Now let’s look at the numbers. While Uber's non-GAAP disclosure highlights substantial accruals of $368 million and $283 million in Q2 and Q3 of 2022, respectively, period-end balances of All Contingencies were flat at $2.2 billion. Logically, for the account to remain flat, Uber had to make offsetting entries to reduce contingencies by approximately the same $368 and $283 million. The GAAP and non-GAAP disclosures do not provide sufficient information to understand what that offsetting entry could be or to trace the $368 and $283 million charges back to specific litigation or regulatory sanctions.
The SEC's comment letter should add to our understanding. Unfortunately, although Uber provided a breakdown of charges between the legal, tax and regulatory categories, the numbers are redacted in its response to the SEC.

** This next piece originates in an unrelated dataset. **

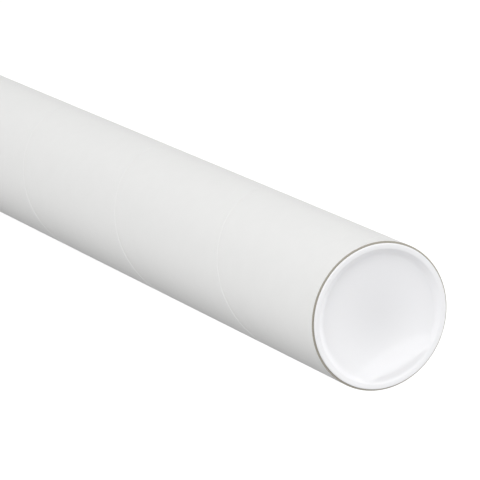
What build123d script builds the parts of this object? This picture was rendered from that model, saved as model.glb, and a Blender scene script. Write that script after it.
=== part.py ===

The Commission's Rule 83 (17 CFR 200.83) permits companies to withhold portions of their responses to the SEC, often to protect proprietary information from competitors. However, information valuable to competitors is likely of interest to investors and journalists as well. In essence, by filing a request for confidential treatment, the company signals the importance of this information.
So, what can we glean from the unredacted, publicly available portions of the comments?
First, SEC comments underscore the lack of comparability between GAAP and non-GAAP contingencies. While non-GAAP contingencies related to non-routine cases totaled $732 million in 2022, GAAP charges (which encompass all changes in legal, tax, and regulatory accruals) are likely to be higher.
Second, Uber's response indicated that during 2022, the company identified three legal, three non-income tax, and six regulatory matters as "non-ordinary." Although we cannot attribute specific amounts to individual cases, the information suggests that Uber has "non-ordinary" unresolved non-income tax cases in at least three jurisdictions. (Please note that this assumption may not hold if all accruals related to the UK VAT issue were made in prior years.)
“Lies, damned lies and adjusted EBITDA.”